Quando nós assumimos existirem pessoas com "cara de bom moço" ou "cara de criminoso", estamos associando fenótipos a comportamentos e temperamentos. Nada mais injusto, cruel e impreciso. A cor da pele, a textura do cabelo e o formato do nariz são aspectos físicos que ganham significados socias, mas não determinam as escolhas das pessoas. Trata-se, por isso, de uma prática racista e perversa.

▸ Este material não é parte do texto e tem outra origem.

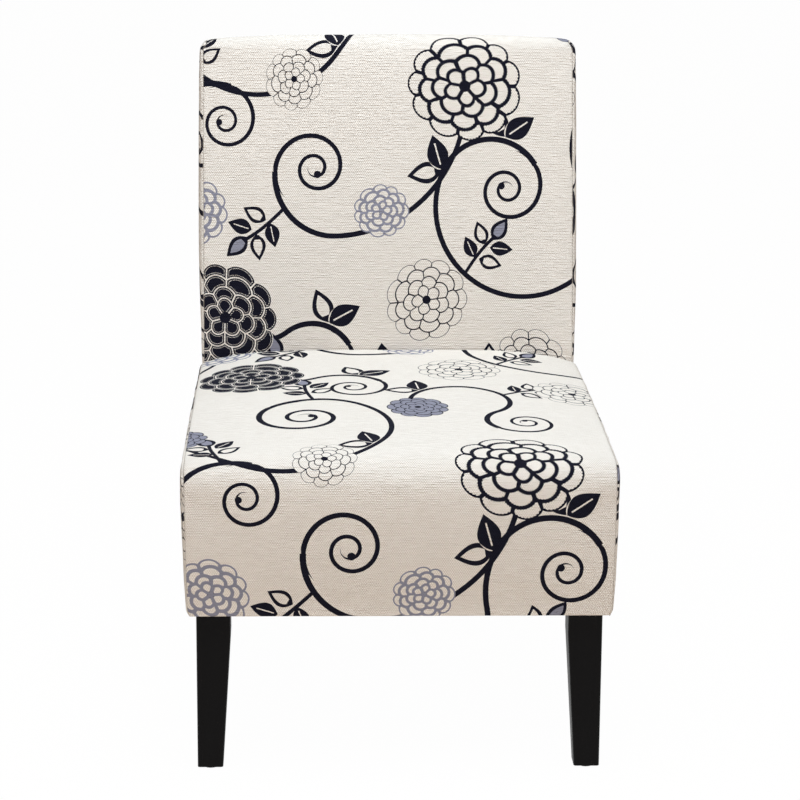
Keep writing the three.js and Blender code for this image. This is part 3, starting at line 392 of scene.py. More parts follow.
def sewn_shell(form, cuts):
    """The whole form as one closed shell of five panels."""
    bm = new_shell()
    us, vs = form["us"], form["vs"]
    long_u, long_v, half = form["span"], form["rise"], form["half_width"]
    across = [x / half for x in crowded(-half, half)]

    def point(u, v, x):
        return form_point(form, u, v, x)

    route = [(0, v) for v in vs] + [(u, 1) for u in us[1:]]

    def run(spot):
        return spot[1] * long_v + spot[0] * long_u

    def cut(panel, right, up):
        start = cuts[panel]
        return (start[0] + right, start[1] + up)

    lay_grid(
        bm, across, route,
        lambda x, spot: point(*spot, x), STRIP,
        lambda x, spot: cut(STRIP, x * half, run(spot)),
        lambda x, spot: ((1 - abs(x)) * half, run(spot)),
    )
    for panel, side in ((SIDE_LEFT, 1), (SIDE_RIGHT, -1)):
        def side_seam(u, v):
            ways = [(u * long_u, v * long_v), ((1 - v) * long_v, long_v + u * long_u)]
            if form is back_form:
                ways.append(((1 - u) * long_u, v * long_v))
            return min(ways)

        lay_grid(
            bm, us, vs,
            lambda u, v, side=side: point(u, v, side), panel,
            lambda u, v, side=side, panel=panel: cut(panel, side * u * long_u, v * long_v),
            side_seam,
        )
    lay_grid(
        bm, across, vs,
        lambda x, v: point(1, v, x), REAR,
        lambda x, v: cut(REAR, -x * half, v * long_v),
        lambda x, v: min(((1 - abs(x)) * half, v * long_v), ((1 - v) * long_v, x * half)),
    )
    lay_grid(
        bm, across, us,
        lambda x, u: point(u, 0, x), UNDER,
        lambda x, u: (0, 0),
        lambda x, u: (NO_SEAM, 0),
    )
    bmesh.ops.remove_doubles(bm, verts=bm.verts, dist=GAP / 2)
    bmesh.ops.recalc_face_normals(bm, faces=bm.faces)
    return bm


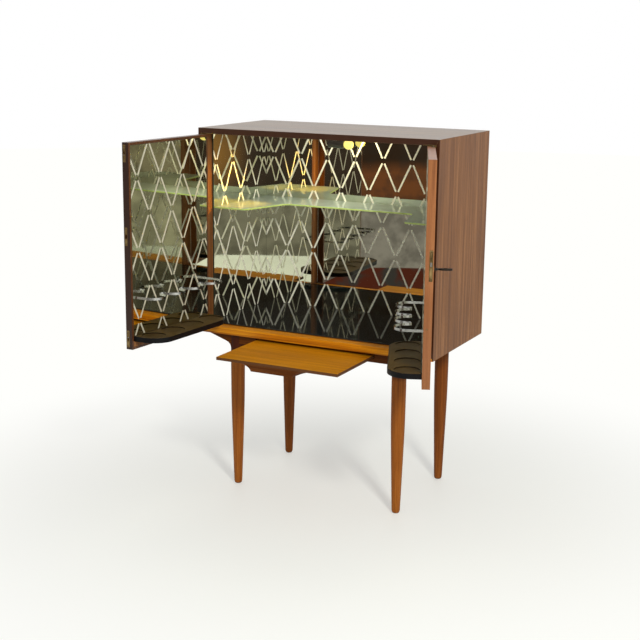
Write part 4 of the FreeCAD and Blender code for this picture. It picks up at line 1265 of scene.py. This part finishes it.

Mas há ainda uma última dimensão que considero pertinente sinalizar. Somos uma sociedade ansiosa. Desenvolvemos uma série de técnicas complexas e intricadas de antecipar do futuro: são modelos de previsão climática, algoritmos para avaliação de crescimento econômico, estatísticas para estimativa populacional… Queremos tornar o futuro palpável e compreensível. Em que isso se relaciona com essa associação singular entre corpos e comportamentos? Oras, parece que queremos antecipar o comportamento de alguém pelo tom de pele e pelos traços físicos. Como se o medo do possível crime justificasse a morte de alguns corpos.
Os tiros de "advertência", baseados em uma associação racial, agem como uma política que, tal como no neocolonialismo, extermina a vida e interrompe a esperança de alguns. Os gatilhos atualizam, nos dias de hoje, algumas práticas tão comuns de nossa história: a invasão das vidas, a conquista territorial e o extermínio do futuro. As famílias dos cidadãos mortos foram atravessadas por um zunido que não terá mais fim. Essas políticas, antes e agora, antecipam o que esses jovens homens negros poderiam ser ou não ser. Em nome de um futuro "purificado", colonizou-se seus destinos: enterrou-se seus corpos, seus sonhos e suas potencialidades. Ao fim, não podemos silenciar e tratar como "incidente" o que é sistêmico, violento e racista.